The appointment of former KGB officer, Major General Igor Sergeyenko as chief of staff on December 5 came as a surprise to many. There is, certainly, nothing unusual in the appointment of a security officer to the Administration. Gennady Nevyglas, Viktor Sheiman and Ural Latypov can be mentioned as examples. The point is that security officials of such high rank had not headed the staff since 2008. Experts see Sergeyenko’s appointment as an indicator that the authorities plan to hold the 2020 election without a single hint at liberalization and with a guaranteed victory of the incumbent president.

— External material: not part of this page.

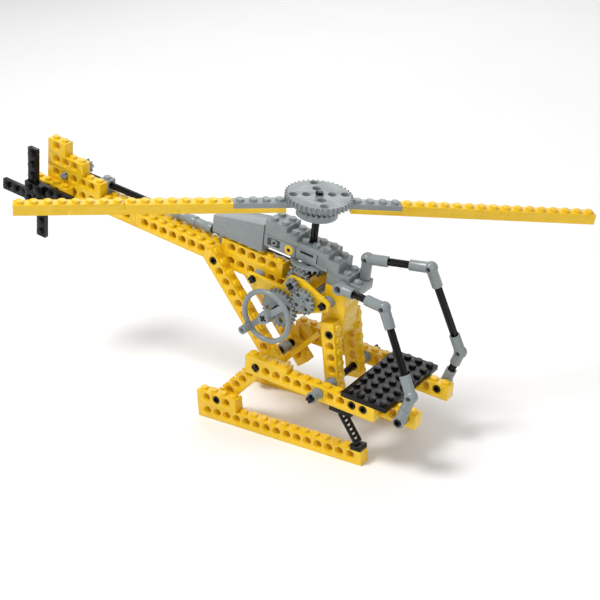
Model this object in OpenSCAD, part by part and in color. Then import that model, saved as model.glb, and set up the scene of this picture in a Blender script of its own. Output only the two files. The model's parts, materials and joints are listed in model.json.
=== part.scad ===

The Administration understands that the information and analytical support for its activities needs to be strengthened substantially in the face of far-reaching changes. Formally, the Belarusian Institute for Strategic Research is being established to this end on the basis of the Administration’s Information and Analytical Center by decree No. 49 of February 12, 2019. It is yet unclear what the fundamental difference between these two agencies will be. In general, this reorganization is more like a redistribution of the areas of responsibility without an increase in budgetary funding. In particular, the Institute for Strategic Research has already announced a significant reduction in the sociological component of its activities.

Conclusion

The year 2019 was quite stressful for the Administration. It was tasked to rejuvenate its staff and prepare for the two election campaigns, and one of these tasks – the 2019 parliamentary elections – has been coped with relatively successfully. Other tasks will be addressed later.

Judging by a number of indicators, the 2020 presidential election will follow a strong-arm scenario in conditions of domestic socio-economic problems and the tension in the relationship with Russia. Furthermore, the wriggle room is confined by the rules of the game and the very conservative position of the head of state.